In the belief systems of the ancient Dacians — the pre-Roman inhabitants of what is now Romania — red represented the warmth of life, blood, vitality, the sun climbing back toward the horizon. White stood for the cold purity of winter, the snow that still clung to the mountains even as the crocuses pushed through. Twisted together, the two colors told a story: winter and spring locked in a tug-of-war, and spring winning.
Some scholars connect the tradition to even older fertility rites, where the cord was thought to literally bind good fortune to the person wearing it. Others link it to the Dacian god of time and seasons, and to rituals meant to coax the earth back to life after months of cold and darkness. What everyone agrees on is that the cord wasn't decorative. It was protective. It was a prayer you could wear.
There's also a myth — one of Romania's most enduring — that frames the whole thing as a battle between the Sun and Winter. In one popular version, the Sun descends to earth in the form of a young man, Winter kidnaps him, and a brave hero fights to free him. The hero is wounded, and where his blood falls on the snow, red flowers bloom. White and red. Life and cold. Spring, arriving hard-won.
From Dacian Ritual to Modern Gift Shop
Over the centuries, Mărțișor evolved. The handmade cords of antiquity gave way to mass-produced charms sold at street markets all across Romania every February. By the time March 1st approaches, vendors set up stalls on every major street corner in Bucharest, Cluj, Iași, and beyond, selling thousands of little talismans — some rustic and handcrafted, some glittery and modern, almost all of them still threaded in red and white.
The giving is the thing. Men traditionally give Mărțișoare to the women in their lives — mothers, sisters, girlfriends, coworkers, teachers. In more contemporary practice, the exchange has become more fluid and universal: friends give them to friends, kids give them to grandparents, couples exchange them. The point isn't the object itself. The point is the act of saying: spring is coming, and I'm glad you're in it with me.
There's something genuinely moving about a gift-giving tradition that has no commercial origin story, no saint attached to it, no corporation that invented it. It just... persisted. For millennia. Passed from hand to hand like the cord itself.
Why Doesn't America Know About This?
That's the question that keeps nagging, honestly.
We live in a country that has enthusiastically adopted spring rituals from all over the world — some with deep roots, some invented wholesale in the last hundred years. We dye rivers green. We hunt for eggs hidden by a fictional rabbit. We send cards with cupids on them. None of that is a criticism; ritual is ritual, and humans need it.
But Mărțișor is 8,000 years old. It's on the UNESCO heritage list. It's observed across multiple countries and diaspora communities around the world. And in the United States, you could walk into almost any room — including rooms full of well-traveled, culturally curious people — and draw a complete blank.
Part of it is geography and immigration patterns.
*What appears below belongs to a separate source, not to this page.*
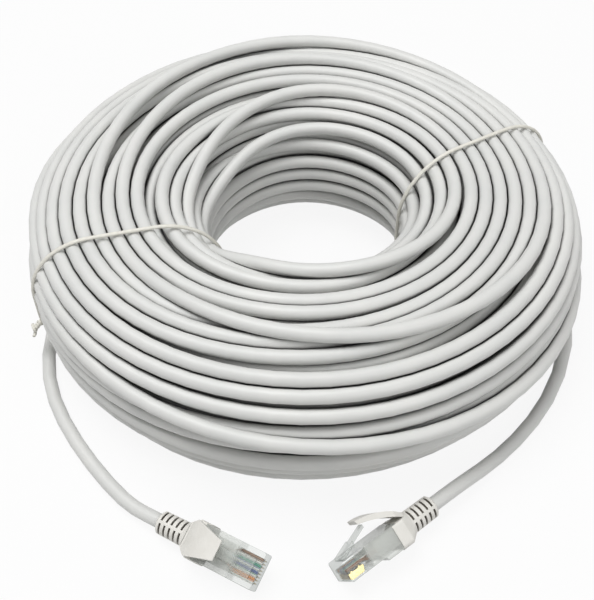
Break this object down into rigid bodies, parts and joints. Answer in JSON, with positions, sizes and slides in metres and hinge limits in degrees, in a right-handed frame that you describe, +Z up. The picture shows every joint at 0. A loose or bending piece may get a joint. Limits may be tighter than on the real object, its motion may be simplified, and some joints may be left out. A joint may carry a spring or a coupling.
{
  "type": "ethernet patch cable",
  "caption": "Coiled round network patch cable with a clear modular plug and a grooved pale boot on each end, held by two twist ties.",
  "frame": {"origin": "middle of the whole part's footprint on the surface it lies on", "axes": "+Z up from the surface; -Y towards the two plugs, which lie in front of the coil; +X to the right seen from the plugs"},
  "size_m": [0.1962, 0.2252, 0.0566],
  "materials": {
    "jacket": "satin",
    "boot": "satin",
    "clear_plastic": "gloss",
    "gold_contact": "polished",
    "tie": "matte",
    "wire_white_orange": "satin",
    "wire_orange": "satin",
    "wire_white_green": "satin",
    "wire_blue": "satin",
    "wire_white_blue": "satin",
    "wire_green": "satin",
    "wire_white_brown": "satin",
    "wire_brown": "satin"
  },
  "bodies": {
    "cable": {"coil_turns": "jacket", "coil_core": "jacket", "tie_left": "tie", "tie_right": "tie", "cable_tail_left": "jacket", "cable_tail_right": "jacket", "housing_left": "clear_plastic", "contacts_left": "gold_contact", "boot_left": "boot", "jacket_end_left": "jacket", "wire_white_orange_left": "wire_white_orange", "wire_orange_left": "wire_orange", "wire_white_green_left": "wire_white_green", "wire_blue_left": "wire_blue", "wire_white_blue_left": "wire_white_blue", "wire_green_left": "wire_green", "wire_white_brown_left": "wire_white_brown", "wire_brown_left": "wire_brown", "housing_right": "clear_plastic", "contacts_right": "gold_contact", "boot_right": "boot", "jacket_end_right": "jacket", "wire_white_orange_right": "wire_white_orange", "wire_orange_right": "wire_orange", "wire_white_green_right": "wire_white_green", "wire_blue_right": "wire_blue", "wire_white_blue_right": "wire_white_blue", "wire_green_right": "wire_green", "wire_white_brown_right": "wire_white_brown", "wire_brown_right": "wire_brown"},
    "tongue_left": {"boot_tongue_left": "boot"},
    "latch_left": {"latch_left": "clear_plastic"},
    "tongue_right": {"boot_tongue_right": "boot"},
    "latch_right": {"latch_right": "clear_plastic"}
  },
  "joints": [
    {"name": "tongue_left_hinge", "type": "hinge", "parent": "cable", "child": "tongue_left", "pos_m": [-0.03668, -0.09541, 0.01008], "axis": [0.4387, 0.8141, 0.3806], "range_deg": [0, 15], "stiffness_Nm_per_rad": 0.02, "springref_deg": -1.15},
    {"name": "latch_left_hinge", "type": "hinge", "parent": "cable", "child": "latch_left", "pos_m": [-0.01705, -0.10687, 0.01195], "axis": [0.4387, 0.8141, 0.3806], "range_deg": [-16.2, 0]},
    {"name": "tongue_right_hinge", "type": "hinge", "parent": "cable", "child": "tongue_right", "pos_m": [0.02723, -0.08823, 0.00947], "axis": [0.3196, -0.4077, 0.8554], "range_deg": [0, 15], "stiffness_Nm_per_rad": 0.02, "springref_deg": -1.15},
    {"name": "latch_right_hinge", "type": "hinge", "parent": "cable", "child": "latch_right", "pos_m": [0.00958, -0.10267, 0.00918], "axis": [0.3196, -0.4077, 0.8554], "range_deg": [-16.2, 0]}
  ],
  "couplings": [
    {"joint": "latch_left_hinge", "follows": "tongue_left_hinge", "ratio": -1.08},
    {"joint": "latch_right_hinge", "follows": "tongue_right_hinge", "ratio": -1.08}
  ]
}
Romanian Americans are a smaller diaspora compared to Irish or Italian communities, and Balkan culture more broadly hasn't had the same pop culture moment that, say, Scandinavian or Japanese traditions have enjoyed in recent years. Part of it is that Mărțișor doesn't have a mascot or a color-coded cocktail or a movie franchise attached to it.
But maybe that's exactly what makes it worth paying attention to.
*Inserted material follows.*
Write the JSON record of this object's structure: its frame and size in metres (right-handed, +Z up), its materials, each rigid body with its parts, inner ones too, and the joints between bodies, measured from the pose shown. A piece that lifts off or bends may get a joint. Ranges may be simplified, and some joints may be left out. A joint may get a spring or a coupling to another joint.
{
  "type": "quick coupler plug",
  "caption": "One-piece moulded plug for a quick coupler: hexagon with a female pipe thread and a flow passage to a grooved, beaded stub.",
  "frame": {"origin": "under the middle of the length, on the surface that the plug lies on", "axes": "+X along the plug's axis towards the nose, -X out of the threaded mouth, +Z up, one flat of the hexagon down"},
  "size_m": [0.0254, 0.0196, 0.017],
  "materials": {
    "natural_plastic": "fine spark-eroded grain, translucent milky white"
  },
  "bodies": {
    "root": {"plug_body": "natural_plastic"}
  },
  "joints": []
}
The Charm That Outlasted Empires
The Dacians who first twisted those red and white threads together were eventually conquered by Rome. Their language blended with Latin to become Romanian. Their gods faded into folk memory. But the cord survived. It survived Roman occupation, Ottoman pressure, Habsburg rule, Soviet-era cultural suppression — all of it. Every March 1st, it came back.
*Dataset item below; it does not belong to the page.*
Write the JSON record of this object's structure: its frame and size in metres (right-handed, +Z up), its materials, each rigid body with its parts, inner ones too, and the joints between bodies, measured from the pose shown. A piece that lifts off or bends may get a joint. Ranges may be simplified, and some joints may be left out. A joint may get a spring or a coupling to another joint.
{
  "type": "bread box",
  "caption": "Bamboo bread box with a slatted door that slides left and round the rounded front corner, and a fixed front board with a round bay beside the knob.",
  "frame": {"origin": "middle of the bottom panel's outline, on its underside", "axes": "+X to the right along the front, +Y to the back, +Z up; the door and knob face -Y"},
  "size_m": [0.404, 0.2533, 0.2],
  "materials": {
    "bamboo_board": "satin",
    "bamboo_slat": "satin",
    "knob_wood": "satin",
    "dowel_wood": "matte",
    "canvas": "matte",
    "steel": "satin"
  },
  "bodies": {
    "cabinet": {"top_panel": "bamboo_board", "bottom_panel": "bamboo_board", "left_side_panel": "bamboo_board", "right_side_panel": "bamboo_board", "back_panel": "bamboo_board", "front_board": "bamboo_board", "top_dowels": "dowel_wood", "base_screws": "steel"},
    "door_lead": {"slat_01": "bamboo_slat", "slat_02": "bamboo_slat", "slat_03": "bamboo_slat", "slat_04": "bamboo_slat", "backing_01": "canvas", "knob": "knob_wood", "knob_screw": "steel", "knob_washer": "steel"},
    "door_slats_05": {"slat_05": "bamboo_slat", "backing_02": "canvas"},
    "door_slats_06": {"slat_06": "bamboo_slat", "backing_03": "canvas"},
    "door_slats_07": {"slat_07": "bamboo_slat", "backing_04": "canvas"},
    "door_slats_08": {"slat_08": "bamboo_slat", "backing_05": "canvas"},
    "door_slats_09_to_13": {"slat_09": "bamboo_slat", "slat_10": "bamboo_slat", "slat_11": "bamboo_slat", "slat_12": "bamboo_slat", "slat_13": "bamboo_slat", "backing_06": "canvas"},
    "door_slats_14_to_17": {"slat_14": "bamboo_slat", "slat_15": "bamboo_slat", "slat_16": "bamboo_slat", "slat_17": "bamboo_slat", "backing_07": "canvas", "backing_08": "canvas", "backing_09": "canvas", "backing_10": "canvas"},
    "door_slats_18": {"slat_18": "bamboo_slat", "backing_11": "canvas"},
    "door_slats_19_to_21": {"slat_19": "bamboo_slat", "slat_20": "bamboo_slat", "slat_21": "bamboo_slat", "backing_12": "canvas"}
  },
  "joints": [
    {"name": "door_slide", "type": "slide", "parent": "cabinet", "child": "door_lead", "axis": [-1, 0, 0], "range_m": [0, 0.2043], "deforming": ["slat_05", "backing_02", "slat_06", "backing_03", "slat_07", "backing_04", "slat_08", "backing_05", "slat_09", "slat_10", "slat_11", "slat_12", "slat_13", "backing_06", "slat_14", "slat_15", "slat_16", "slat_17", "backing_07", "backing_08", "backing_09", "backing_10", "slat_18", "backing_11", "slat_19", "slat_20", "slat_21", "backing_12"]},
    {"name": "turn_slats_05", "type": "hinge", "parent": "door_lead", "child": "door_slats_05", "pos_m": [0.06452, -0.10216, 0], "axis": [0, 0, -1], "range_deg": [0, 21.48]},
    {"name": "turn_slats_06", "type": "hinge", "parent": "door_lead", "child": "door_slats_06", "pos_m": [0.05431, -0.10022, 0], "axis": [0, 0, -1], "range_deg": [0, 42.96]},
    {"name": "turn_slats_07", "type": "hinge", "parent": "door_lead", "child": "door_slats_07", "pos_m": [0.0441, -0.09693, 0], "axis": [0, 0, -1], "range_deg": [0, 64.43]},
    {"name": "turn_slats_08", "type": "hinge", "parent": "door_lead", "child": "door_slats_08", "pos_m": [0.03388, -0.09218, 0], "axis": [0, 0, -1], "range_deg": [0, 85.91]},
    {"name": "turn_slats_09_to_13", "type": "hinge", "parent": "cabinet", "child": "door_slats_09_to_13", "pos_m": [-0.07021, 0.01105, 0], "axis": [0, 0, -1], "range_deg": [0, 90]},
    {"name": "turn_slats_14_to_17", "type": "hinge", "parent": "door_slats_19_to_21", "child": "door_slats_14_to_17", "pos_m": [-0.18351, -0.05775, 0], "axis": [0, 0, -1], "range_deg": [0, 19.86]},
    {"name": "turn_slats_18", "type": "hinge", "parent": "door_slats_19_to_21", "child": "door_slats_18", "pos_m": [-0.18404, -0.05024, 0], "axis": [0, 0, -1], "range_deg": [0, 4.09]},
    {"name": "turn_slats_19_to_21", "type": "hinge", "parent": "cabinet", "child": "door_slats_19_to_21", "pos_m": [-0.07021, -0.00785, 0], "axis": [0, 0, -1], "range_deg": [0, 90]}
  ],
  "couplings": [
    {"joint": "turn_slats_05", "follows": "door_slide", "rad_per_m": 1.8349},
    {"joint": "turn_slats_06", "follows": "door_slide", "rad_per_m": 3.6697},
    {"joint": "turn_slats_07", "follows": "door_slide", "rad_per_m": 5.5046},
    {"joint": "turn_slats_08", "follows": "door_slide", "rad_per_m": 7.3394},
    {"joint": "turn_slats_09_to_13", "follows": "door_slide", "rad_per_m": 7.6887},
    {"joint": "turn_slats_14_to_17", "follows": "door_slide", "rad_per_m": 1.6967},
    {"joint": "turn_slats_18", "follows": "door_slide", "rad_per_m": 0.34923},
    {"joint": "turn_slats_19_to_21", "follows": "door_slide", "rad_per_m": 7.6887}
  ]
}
There's a lesson in that kind of endurance, even if it's hard to articulate. Some things persist not because institutions protect them, but because ordinary people keep handing them to each other, year after year, saying: here, this is for you, spring is almost here.
If you know someone Romanian — or Moldovan, or Bulgarian — ask them about Mărțișor this year. There's a good chance they'll light up. And if you want to try the tradition yourself, you don't need much: a little red thread, a little white thread, twisted together. Tie it around your wrist on March 1st and wear it until the flowers come.
Eight thousand years of spring can't be wrong.